Member of the Legislative Assembly of Western Australia
- In office 4 December 1890 – 26 April 1897
- Preceded by: None (new creation)
- Succeeded by: E. T. Hooley
- Constituency: De Grey

Personal details
- Born: 4 July 1847 Islington, London, England
- Died: 2 May 1931 (aged 83) South Perth, Western Australia, Australia

= Alexander Robert Richardson =

Australian politician

Alexander Robert Richardson (4 July 1847 – 2 May 1931) was an Australian pastoralist and politician. He made a fortune through the development of pastoral leases in the North-West, and later served in both houses of the Parliament of Western Australia.
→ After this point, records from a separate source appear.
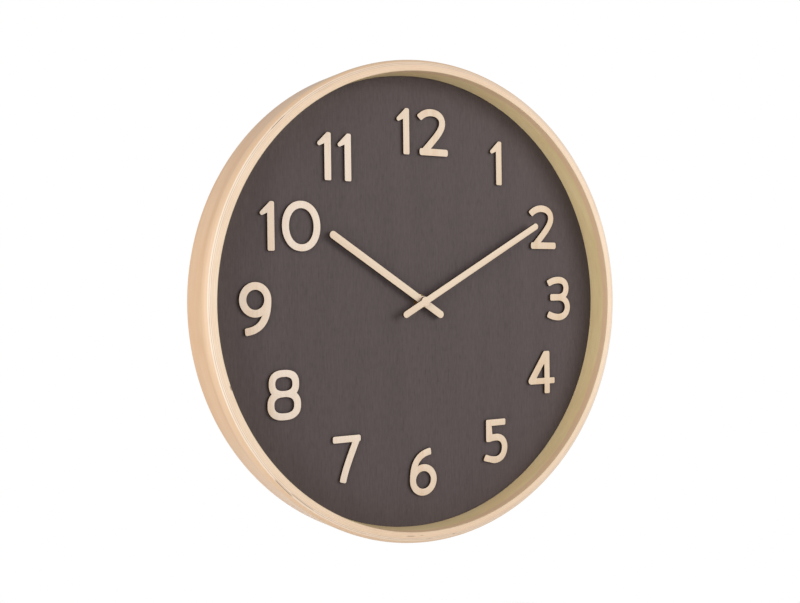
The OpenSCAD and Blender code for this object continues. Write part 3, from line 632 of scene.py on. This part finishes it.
world = bpy.data.worlds.new("studio")
sc.world = world
world.use_nodes = True
wn = world.node_tree
wn.nodes.clear()
out = wn.nodes.new("ShaderNodeOutputWorld")
fill = wn.nodes.new("ShaderNodeBackground")
seen = wn.nodes.new("ShaderNodeBackground")
path = wn.nodes.new("ShaderNodeLightPath")
mixw = wn.nodes.new("ShaderNodeMixShader")
fill.inputs[0].default_value = (1.0, 1.0, 1.0, 1.0)
fill.inputs[1].default_value = 0.52
seen.inputs[0].default_value = (1.0, 1.0, 1.0, 1.0)
seen.inputs[1].default_value = 1.0
wn.links.new(path.outputs["Is Camera Ray"], mixw.inputs[0])
wn.links.new(fill.outputs[0], mixw.inputs[1])
wn.links.new(seen.outputs[0], mixw.inputs[2])
wn.links.new(mixw.outputs[0], out.inputs[0])


def panel(name, pos, target, w, h, watts, col=(1.0, 1.0, 1.0)):
    light = bpy.data.lights.new(name, "AREA")
    light.shape = "RECTANGLE"
    light.size, light.size_y = w, h
    light.energy = watts
    light.color = col
    o = bpy.data.objects.new(name, light)
    sc.collection.objects.link(o)
    o.location = pos
    o.rotation_euler = (Vector(target) - Vector(pos)).to_track_quat("-Z", "Y").to_euler()
    return o


panel("key", (1.24, -1.78, 0.55), (0, 0, 0), 1.45, 1.45, 32.0)
panel("back_fill", (0.9, 2.1, -0.1), (0, 0, 0), 1.2, 1.2, 26.0)
panel("side_fill", (-1.9, -0.55, 0.1), (0, 0, 0), 1.8, 1.8, 27.0)

floor_me = bpy.data.meshes.new("floor")
ring = [(1.38 * math.cos(math.radians(a * 2)), 1.38 * math.sin(math.radians(a * 2)), -0.75) for a in range(180)]
floor_me.from_pydata(ring, [], [list(range(180))])
floor_me.update()
floor = bpy.data.objects.new("floor", floor_me)
sc.collection.objects.link(floor)
F = Mat("floor_pale", rough=0.8)
F.color((0.80, 0.80, 0.79))
floor_me.materials.append(F.mat)

cam = bpy.data.cameras.new("camera")
cam.sensor_fit = "HORIZONTAL"
cam.sensor_width = 36.0
cam.lens = 46.527
cam.clip_start = 0.01
cam_o = bpy.data.objects.new("camera", cam)
sc.collection.objects.link(cam_o)
ax = Vector((0.857014, -0.515136, -0.012719)).normalized()
az = Vector((-0.515031, -0.857104, 0.010729)).normalized()
ay = az.cross(ax).normalized()
ax = ay.cross(az).normalized()
rot = Matrix((ax, ay, az)).transposed().to_4x4()
rot.translation = Vector((-0.6058, -0.98543, 0.0125))
cam_o.matrix_world = rot
sc.camera = cam_o
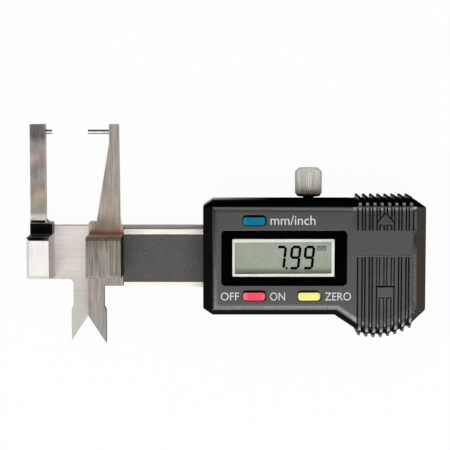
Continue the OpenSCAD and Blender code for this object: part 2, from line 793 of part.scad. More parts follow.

He was a member of the Legislative Council from 1887 to 1890 and a member of the Legislative Assembly from 1890 to 1897, and served as a minister in the government of John Forrest.

==Early life==
Richardson was born in Islington, London, England, to Jane (née Anderson) and Thomas Elliot Richardson. His parents were Scottish (his father being a Presbyterian minister), and before living in London had been resident in Tasmania, where Richardson's older brother, John Elliott Richardson (also a member of parliament) was born. Soon after Richardson's birth, the family left for Victoria, settling in Portland. His father eventually left the ministry and purchased a newspaper, the Portland Guardian. Richardson worked on the Guardian for a brief period, and then went to work on some of the nearby pastoral leases owned by his relatives.

==Business career==
In 1864, Richardson and his brother were involved in the formation of the Portland Squatting Co., which sought to exploit liberal land regulations in other colonies. They sailed to Western Australia the following year with 1,600 sheep, arriving in Cossack and later venturing further in the Pilbara, where they established Pyramid Station. After a few years, Richardson and his brother bought out their other partners, and expanded their holdings to include runs along the Fortescue River. In 1874, Richardson moved to a farming property, the Lowlands Homestead, in Serpentine (near Perth), although he retained (and continued to expand) his property in the North-West. In 1880, he severed commercial ties with his brother and with several others (including two other future MPs, William Paterson and Samuel Elliott) formed the Murray Squatting Company. The company subsequently developed a property in the Kimberley, which became known as Yeeda Station; they later acquired additional properties in the same region.

==Politics==
In 1887, Richardson was elected to the Legislative Council as the member for the Northern District, replacing McKenzie Grant. He remained a member of that body until its dissolution in 1890 (with the advent of responsible government), and was then elected to the Legislative Assembly at the 1890 general election, representing the seat of De Grey. Richardson was re-elected to De Grey unopposed at the 1894 election, and later in the year was appointed Commissioner for Crown Lands in the Forrest ministry, replacing William Marmion. As lands commissioner, he saw several important pieces of legislation through parliament and played a key part in the establishment of the Agricultural Bank of Western Australia. However, Richardson resigned from parliament (and consequently from the ministry) in April 1897, following a policy disagreement with John Forrest. At one stage, he had been regarded as a potential successor to Forrest as premier.

==Later life==
After leaving parliament, Richardson was made a trustee of the Agricultural Bank, serving in that capacity until 1921. He had early served two terms as the president of the Royal Agricultural Society (in 1889 and 1894). Richardson retired to South Perth in 1922, and died there in 1931, aged 83. He had married Ellen Bates Wellard in 1874, with whom he had twelve children. One of his daughters married Garnet Wood, who was also an MP.